--- Given task ---
Output the data below in full, byte for byte. Nothing may differ.

****************************************

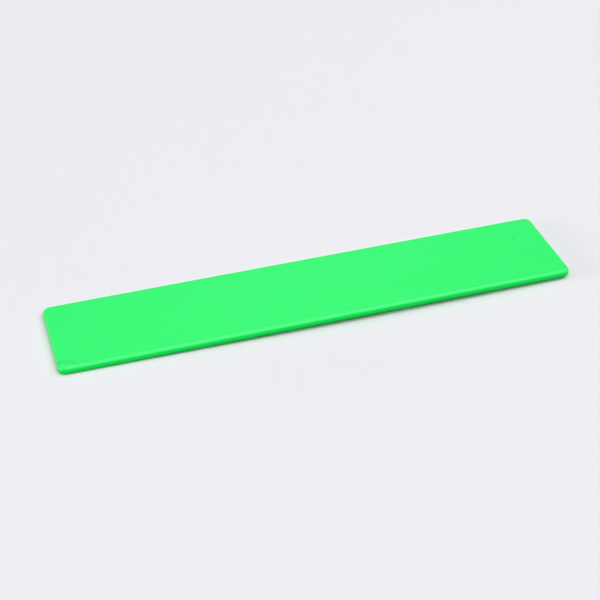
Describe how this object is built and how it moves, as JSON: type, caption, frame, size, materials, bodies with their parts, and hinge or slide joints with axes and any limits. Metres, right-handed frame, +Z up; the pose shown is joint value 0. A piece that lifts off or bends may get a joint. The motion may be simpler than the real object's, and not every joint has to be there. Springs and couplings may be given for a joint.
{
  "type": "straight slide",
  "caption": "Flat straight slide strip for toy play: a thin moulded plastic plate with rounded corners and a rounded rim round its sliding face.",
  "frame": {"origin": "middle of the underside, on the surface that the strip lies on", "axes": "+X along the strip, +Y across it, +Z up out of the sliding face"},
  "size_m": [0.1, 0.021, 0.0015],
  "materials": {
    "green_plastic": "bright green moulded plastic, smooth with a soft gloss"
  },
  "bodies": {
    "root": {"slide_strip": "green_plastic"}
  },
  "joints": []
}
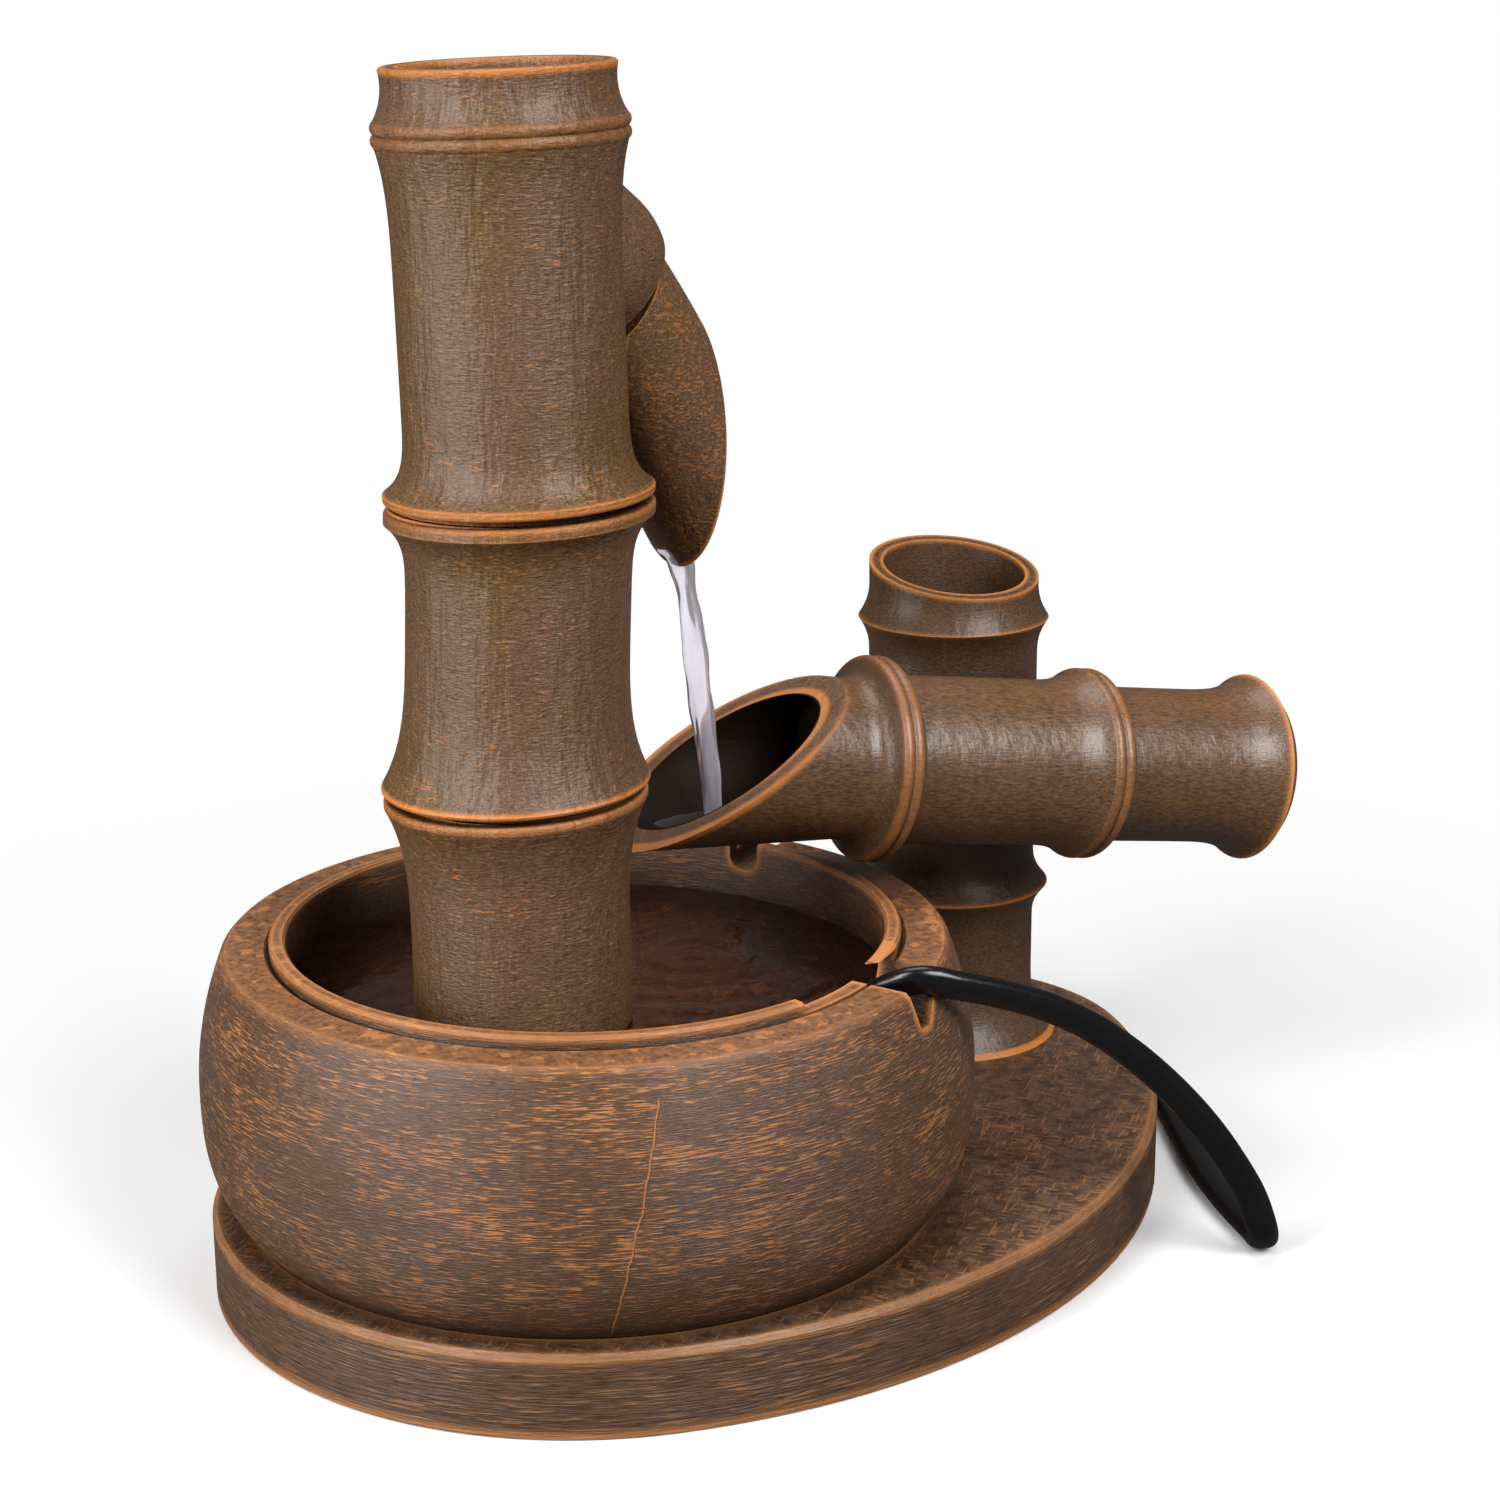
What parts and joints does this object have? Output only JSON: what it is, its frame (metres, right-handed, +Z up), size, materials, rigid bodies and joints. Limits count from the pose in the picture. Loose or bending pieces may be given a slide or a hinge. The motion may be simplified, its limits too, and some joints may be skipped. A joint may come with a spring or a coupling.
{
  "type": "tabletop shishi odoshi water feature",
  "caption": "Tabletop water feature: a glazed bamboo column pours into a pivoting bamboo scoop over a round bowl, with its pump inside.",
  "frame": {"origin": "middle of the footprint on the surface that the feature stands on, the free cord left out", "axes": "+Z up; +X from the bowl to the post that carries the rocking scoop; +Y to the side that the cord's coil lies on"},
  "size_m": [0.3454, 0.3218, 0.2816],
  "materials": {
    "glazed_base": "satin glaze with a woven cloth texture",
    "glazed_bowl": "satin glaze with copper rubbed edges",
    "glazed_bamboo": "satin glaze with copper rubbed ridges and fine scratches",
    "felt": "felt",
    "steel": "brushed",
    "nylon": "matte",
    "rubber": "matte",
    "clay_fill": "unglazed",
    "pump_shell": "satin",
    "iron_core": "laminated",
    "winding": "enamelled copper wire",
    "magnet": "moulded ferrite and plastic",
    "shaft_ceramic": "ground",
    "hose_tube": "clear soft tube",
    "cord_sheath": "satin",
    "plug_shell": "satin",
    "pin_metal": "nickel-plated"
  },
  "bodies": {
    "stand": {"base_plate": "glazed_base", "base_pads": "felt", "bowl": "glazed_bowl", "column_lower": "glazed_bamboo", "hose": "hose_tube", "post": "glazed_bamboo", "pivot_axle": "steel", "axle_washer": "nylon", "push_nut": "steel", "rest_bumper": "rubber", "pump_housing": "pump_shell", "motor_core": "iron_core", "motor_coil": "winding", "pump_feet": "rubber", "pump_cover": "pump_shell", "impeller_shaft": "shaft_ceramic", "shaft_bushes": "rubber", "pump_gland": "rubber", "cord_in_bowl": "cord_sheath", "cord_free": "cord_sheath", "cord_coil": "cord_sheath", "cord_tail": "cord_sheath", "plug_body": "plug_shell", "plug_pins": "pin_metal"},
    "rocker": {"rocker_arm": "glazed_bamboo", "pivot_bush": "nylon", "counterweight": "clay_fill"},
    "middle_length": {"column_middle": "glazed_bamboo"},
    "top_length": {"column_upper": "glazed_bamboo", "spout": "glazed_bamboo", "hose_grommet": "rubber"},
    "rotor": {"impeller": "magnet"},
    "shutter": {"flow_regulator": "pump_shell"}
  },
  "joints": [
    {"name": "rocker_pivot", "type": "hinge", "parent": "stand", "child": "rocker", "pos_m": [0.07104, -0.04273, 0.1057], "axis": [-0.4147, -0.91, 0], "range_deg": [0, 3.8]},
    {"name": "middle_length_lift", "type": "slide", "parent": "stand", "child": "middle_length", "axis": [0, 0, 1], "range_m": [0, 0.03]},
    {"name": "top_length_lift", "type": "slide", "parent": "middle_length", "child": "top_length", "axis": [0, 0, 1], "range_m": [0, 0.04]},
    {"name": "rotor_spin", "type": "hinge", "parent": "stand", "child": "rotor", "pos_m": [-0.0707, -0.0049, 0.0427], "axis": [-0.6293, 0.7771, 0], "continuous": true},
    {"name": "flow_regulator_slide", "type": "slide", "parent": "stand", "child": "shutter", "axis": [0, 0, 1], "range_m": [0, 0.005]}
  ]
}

****************************************

--- Exercise answer ---
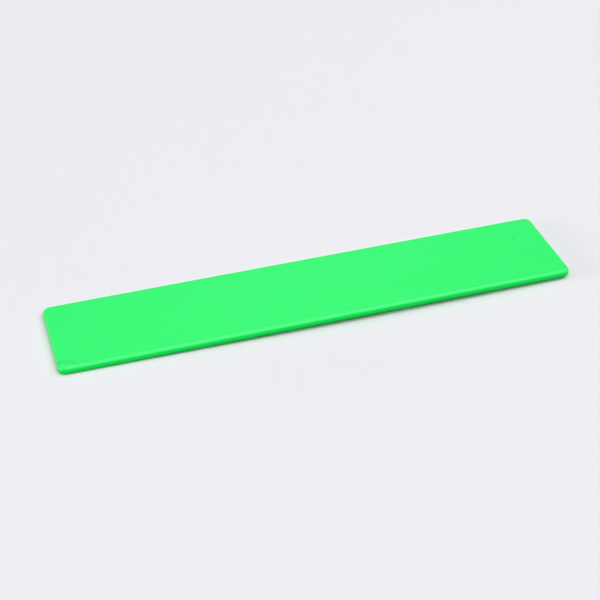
Describe how this object is built and how it moves, as JSON: type, caption, frame, size, materials, bodies with their parts, and hinge or slide joints with axes and any limits. Metres, right-handed frame, +Z up; the pose shown is joint value 0. A piece that lifts off or bends may get a joint. The motion may be simpler than the real object's, and not every joint has to be there. Springs and couplings may be given for a joint.
{
  "type": "straight slide",
  "caption": "Flat straight slide strip for toy play: a thin moulded plastic plate with rounded corners and a rounded rim round its sliding face.",
  "frame": {"origin": "middle of the underside, on the surface that the strip lies on", "axes": "+X along the strip, +Y across it, +Z up out of the sliding face"},
  "size_m": [0.1, 0.021, 0.0015],
  "materials": {
    "green_plastic": "bright green moulded plastic, smooth with a soft gloss"
  },
  "bodies": {
    "root": {"slide_strip": "green_plastic"}
  },
  "joints": []
}
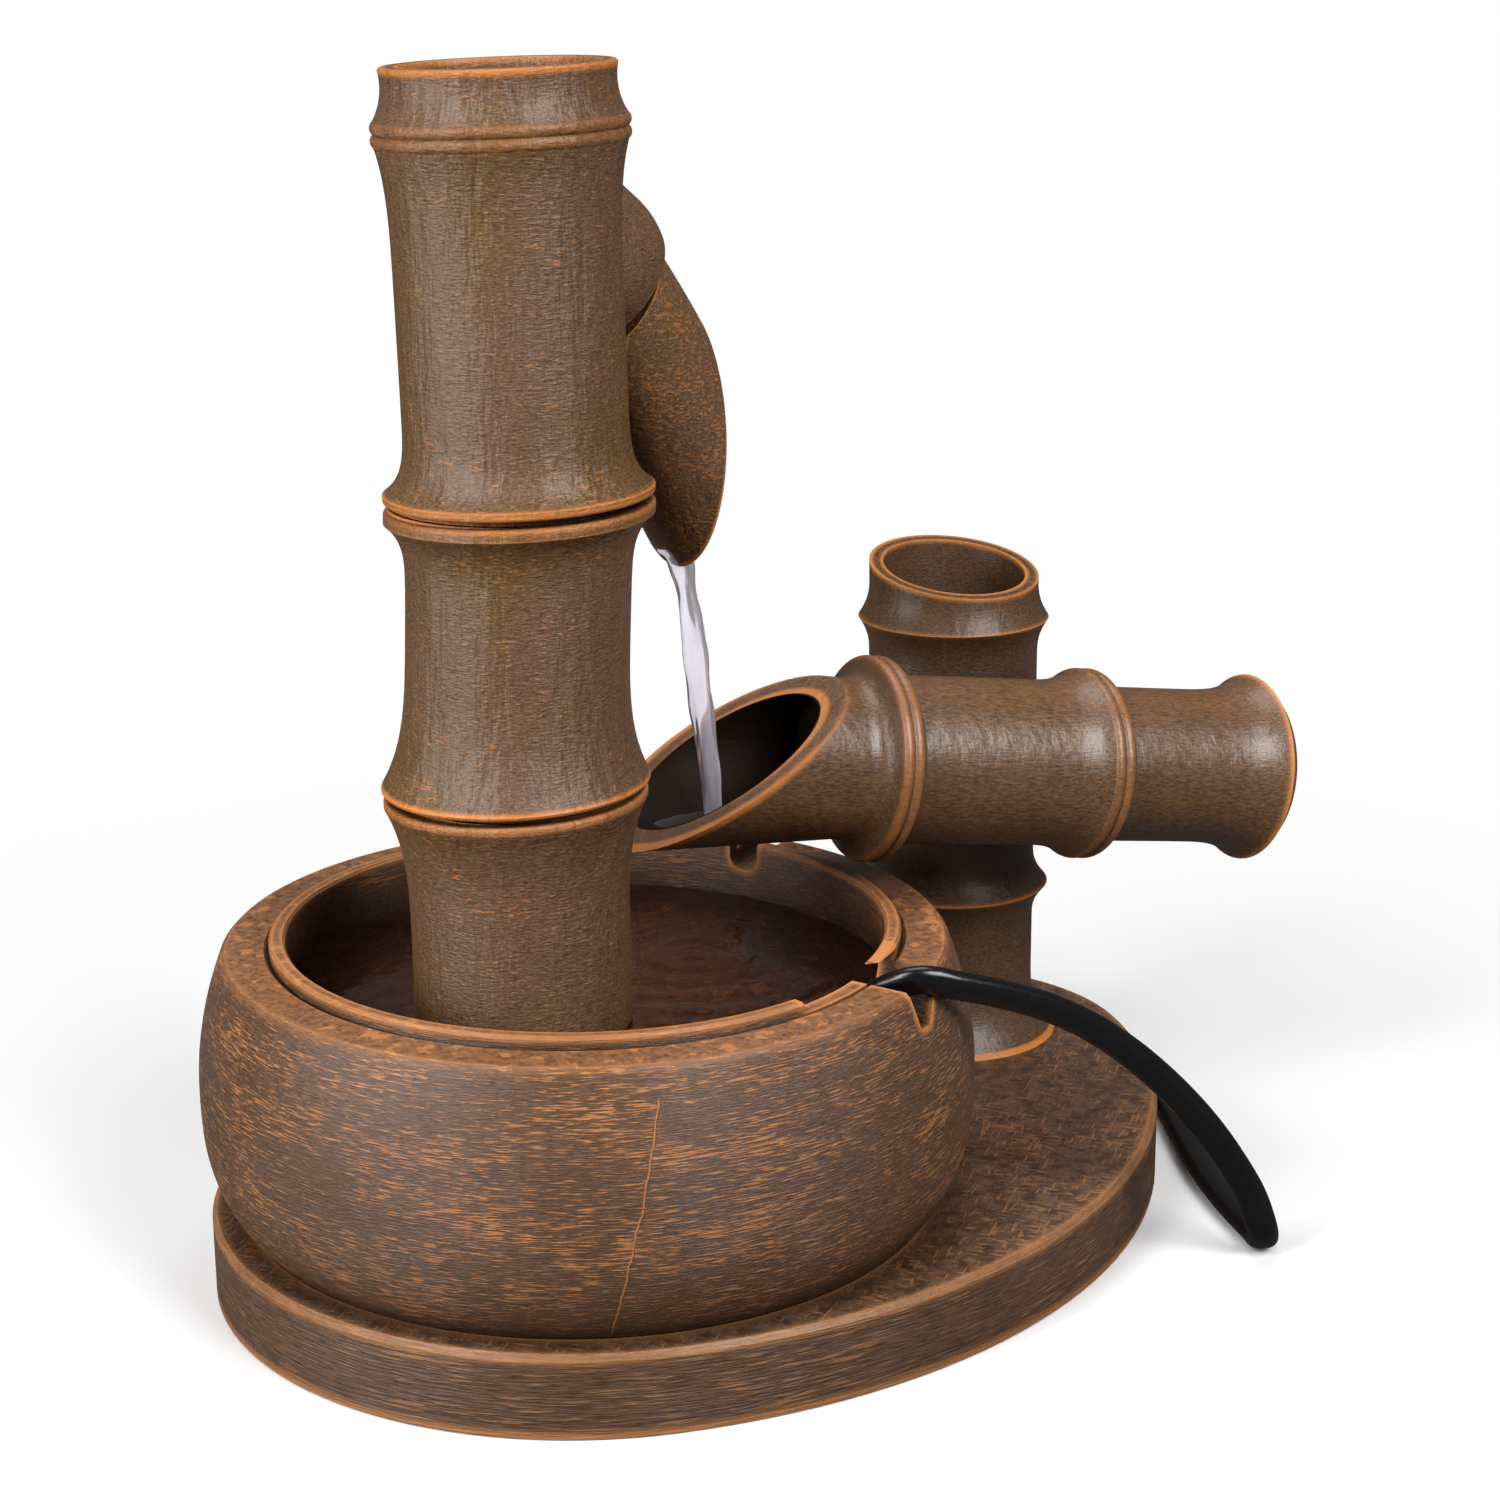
What parts and joints does this object have? Output only JSON: what it is, its frame (metres, right-handed, +Z up), size, materials, rigid bodies and joints. Limits count from the pose in the picture. Loose or bending pieces may be given a slide or a hinge. The motion may be simplified, its limits too, and some joints may be skipped. A joint may come with a spring or a coupling.
{
  "type": "tabletop shishi odoshi water feature",
  "caption": "Tabletop water feature: a glazed bamboo column pours into a pivoting bamboo scoop over a round bowl, with its pump inside.",
  "frame": {"origin": "middle of the footprint on the surface that the feature stands on, the free cord left out", "axes": "+Z up; +X from the bowl to the post that carries the rocking scoop; +Y to the side that the cord's coil lies on"},
  "size_m": [0.3454, 0.3218, 0.2816],
  "materials": {
    "glazed_base": "satin glaze with a woven cloth texture",
    "glazed_bowl": "satin glaze with copper rubbed edges",
    "glazed_bamboo": "satin glaze with copper rubbed ridges and fine scratches",
    "felt": "felt",
    "steel": "brushed",
    "nylon": "matte",
    "rubber": "matte",
    "clay_fill": "unglazed",
    "pump_shell": "satin",
    "iron_core": "laminated",
    "winding": "enamelled copper wire",
    "magnet": "moulded ferrite and plastic",
    "shaft_ceramic": "ground",
    "hose_tube": "clear soft tube",
    "cord_sheath": "satin",
    "plug_shell": "satin",
    "pin_metal": "nickel-plated"
  },
  "bodies": {
    "stand": {"base_plate": "glazed_base", "base_pads": "felt", "bowl": "glazed_bowl", "column_lower": "glazed_bamboo", "hose": "hose_tube", "post": "glazed_bamboo", "pivot_axle": "steel", "axle_washer": "nylon", "push_nut": "steel", "rest_bumper": "rubber", "pump_housing": "pump_shell", "motor_core": "iron_core", "motor_coil": "winding", "pump_feet": "rubber", "pump_cover": "pump_shell", "impeller_shaft": "shaft_ceramic", "shaft_bushes": "rubber", "pump_gland": "rubber", "cord_in_bowl": "cord_sheath", "cord_free": "cord_sheath", "cord_coil": "cord_sheath", "cord_tail": "cord_sheath", "plug_body": "plug_shell", "plug_pins": "pin_metal"},
    "rocker": {"rocker_arm": "glazed_bamboo", "pivot_bush": "nylon", "counterweight": "clay_fill"},
    "middle_length": {"column_middle": "glazed_bamboo"},
    "top_length": {"column_upper": "glazed_bamboo", "spout": "glazed_bamboo", "hose_grommet": "rubber"},
    "rotor": {"impeller": "magnet"},
    "shutter": {"flow_regulator": "pump_shell"}
  },
  "joints": [
    {"name": "rocker_pivot", "type": "hinge", "parent": "stand", "child": "rocker", "pos_m": [0.07104, -0.04273, 0.1057], "axis": [-0.4147, -0.91, 0], "range_deg": [0, 3.8]},
    {"name": "middle_length_lift", "type": "slide", "parent": "stand", "child": "middle_length", "axis": [0, 0, 1], "range_m": [0, 0.03]},
    {"name": "top_length_lift", "type": "slide", "parent": "middle_length", "child": "top_length", "axis": [0, 0, 1], "range_m": [0, 0.04]},
    {"name": "rotor_spin", "type": "hinge", "parent": "stand", "child": "rotor", "pos_m": [-0.0707, -0.0049, 0.0427], "axis": [-0.6293, 0.7771, 0], "continuous": true},
    {"name": "flow_regulator_slide", "type": "slide", "parent": "stand", "child": "shutter", "axis": [0, 0, 1], "range_m": [0, 0.005]}
  ]
}